Step 7. Blessed are the peacemakers. Peacemakers are those who fashion or create peace.  It means to bring harmony and calmness, but perhaps more importantly, to bring Christ. Peacemaking does not only apply to others, or others and ourselves; it also applies to the condition within our own souls. St. Seraphim of Sarov says:  “Acquire a spirit of peace, and thousands around you will be saved.” And St. Isaac the Syrian says: “It is better for you to make peace within yourself, causing concord to reign over the trinity within you (I mean, the body, the soul, and the spirit), than by your teaching peace to others who are in disagreement.”
Step 8. Blessed are those who endure trials, tribulations and persecutions. The patient endurance of these things brings great spiritual rewards. St Paul says (in Romans 5) “we glory in tribulations...knowing that tribulations bring about patience; and patience, experience; and experience, hope: and hope does not disappoint; because the love of God is shed abroad in our hearts by the Holy Spirit which is given to us.” St. Maximus the Confessor wrote: “The outcome of every affliction endured for the sake of virtue is joy, of every labour - rest, and of every shameful treatment - glory; in short, the outcome of all sufferings for the sake of virtue is to be with God, to remain with Him forever, and to enjoy eternal rest.”
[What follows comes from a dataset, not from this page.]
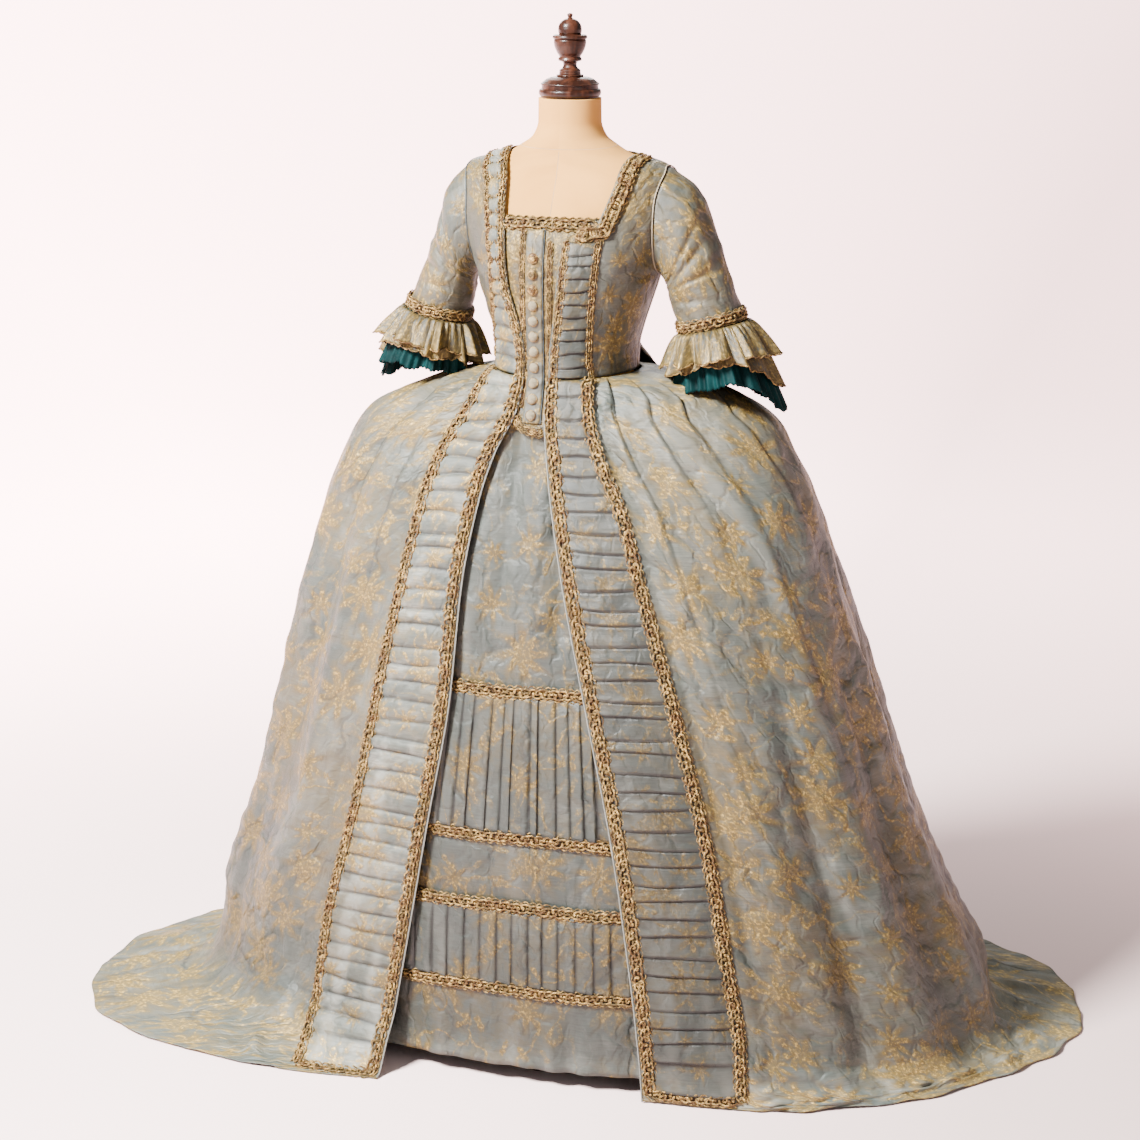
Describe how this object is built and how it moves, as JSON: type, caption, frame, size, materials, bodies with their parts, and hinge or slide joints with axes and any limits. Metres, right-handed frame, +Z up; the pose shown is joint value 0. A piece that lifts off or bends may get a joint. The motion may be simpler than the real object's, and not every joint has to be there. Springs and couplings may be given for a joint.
{
  "type": "robe a la francaise gown on a limbless dress form",
  "caption": "Open silk brocade gown with pleated back, train, flounced sleeves and trimmed petticoat, standing on a limbless dress form.",
  "frame": {"origin": "centre of the stand's flat underside, on the floor below the middle of the form", "axes": "+Z up, the front of the gown faces -Y and the wearer's left is +X"},
  "size_m": [1.6611, 1.0413, 1.65],
  "materials": {
    "brocade": "blue-grey figured silk with gold-coloured sprigs",
    "gold_braid": "antique gold gimp braid",
    "teal_silk": "dark teal silk, soft sheen",
    "covered_button": "cloth-covered domes in pale gold",
    "linen": "cream linen drawn tight over the form",
    "walnut": "dark stained and polished"
  },
  "bodies": {
    "root": {"bodice_back": "brocade", "bodice_braid_inner_left": "gold_braid", "bodice_braid_inner_right": "gold_braid", "bodice_braid_outer_left": "gold_braid", "bodice_braid_outer_right": "gold_braid", "bodice_front_left": "brocade", "bodice_front_right": "brocade", "button_1": "covered_button", "button_10": "covered_button", "button_11": "covered_button", "button_2": "covered_button", "button_3": "covered_button", "button_4": "covered_button", "button_5": "covered_button", "button_6": "covered_button", "button_7": "covered_button", "button_8": "covered_button", "button_9": "covered_button", "cuff_braid_left": "gold_braid", "cuff_braid_right": "gold_braid", "engageante_left": "teal_silk", "engageante_right": "teal_silk", "finial": "walnut", "flounce_left": "brocade", "flounce_right": "brocade", "form_torso": "linen", "neck_cap": "walnut", "petticoat_back": "brocade", "petticoat_braid_1": "gold_braid", "petticoat_braid_2": "gold_braid", "petticoat_braid_3": "gold_braid", "petticoat_braid_4": "gold_braid", "petticoat_flounce_lower": "brocade", "petticoat_flounce_upper": "brocade", "petticoat_front": "brocade", "petticoat_left": "brocade", "petticoat_right": "brocade", "placket": "brocade", "placket_braid": "gold_braid", "robing_bodice_left": "brocade", "robing_bodice_right": "brocade", "robing_skirt_left": "brocade", "robing_skirt_right": "brocade", "sack_back": "brocade", "skirt_braid_inner_left": "gold_braid", "skirt_braid_inner_right": "gold_braid", "skirt_braid_outer_left": "gold_braid", "skirt_braid_outer_right": "gold_braid", "skirt_left": "brocade", "skirt_right": "brocade", "sleeve_left": "brocade", "sleeve_right": "brocade", "stand_base": "walnut", "stand_pole": "walnut", "stomacher": "brocade", "stomacher_braid_point": "gold_braid", "stomacher_braid_top": "gold_braid"}
  },
  "joints": []
}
So this is the Lord’s Ladder for us. As we admire and commemorate the spiritual and physical feats of St. John Climacus and the Holy Ascetics today, we must never forget that all of us are called to a certain measure of ascesis. All of us are called to podvig, to spiritual and physical struggle, especially during this time of the Great Fast. May the grace of God embolden us and empower us to complete the course of the Fast, and make us ready to behold and truly participate in Christ’s Holy Resurrection. Amen.